Tuesday 28 March 2017

Profits tumble by 36pc at Hermitage Clinic

Picture posed
Picture posed

Gordon Deegan

Pre-tax profits at the private health clinic co-owned by businessmen Sean Mulryan and Larry Goodman decreased last year by 36pc to €1.9m.

According to new accounts filed by the Hermitage Clinic Ltd, the clinic last year sustained the drop in profits in spite of revenues increasing by 10pc from €56.95m to €63m. The 101-bed private hospital is situated at Lucan in west Dublin and numbers employed by the company last year increased from 389 to 406, with staff costs totalling €21.9m.

According to the directors' report, "during the year, the hospital continued to suffer further price reductions from health insurers and other purchasers. In order to mitigate this, the hospital increased activity levels and achieved cost savings through improved efficiency and more aggressive procurement".

The directors state that the firm's shareholders have contributed €26m to the business up to the end of last year and the directors point out that they are satisfied the clinic's level of funding is adequate to support the clinic's ongoing financial requirements for the foreseeable future.

A note attached to the accounts states that "the company is expected to continue to generate profits and positive cash flows on its own account for the foreseeable future".

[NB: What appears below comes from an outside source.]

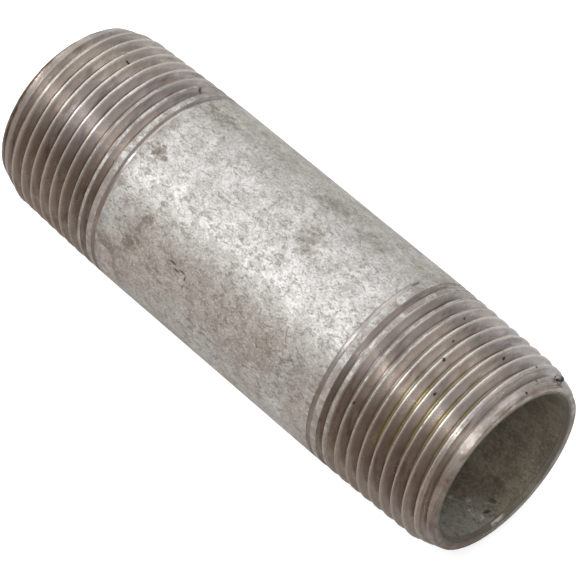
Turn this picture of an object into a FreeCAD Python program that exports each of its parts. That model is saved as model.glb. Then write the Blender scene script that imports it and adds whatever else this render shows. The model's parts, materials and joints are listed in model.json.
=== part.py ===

The firm's operating profits dropped by 21pc from €4.32m to €3.4m and a contributor to the reduced pre-tax profits was increased interest payments going from €1.33m to €1.48m.

The clinic's operating charges last year increased from €31.66m to €36.3m

The remuneration for directors last year increased from €442,558 to €453,725.

The profit last year takes account of €1.45m in non-cash depreciation costs.

The rent paid under operating leases totalled €2.4m.

Pay to temporary staff increased from €413,325 to €724,238.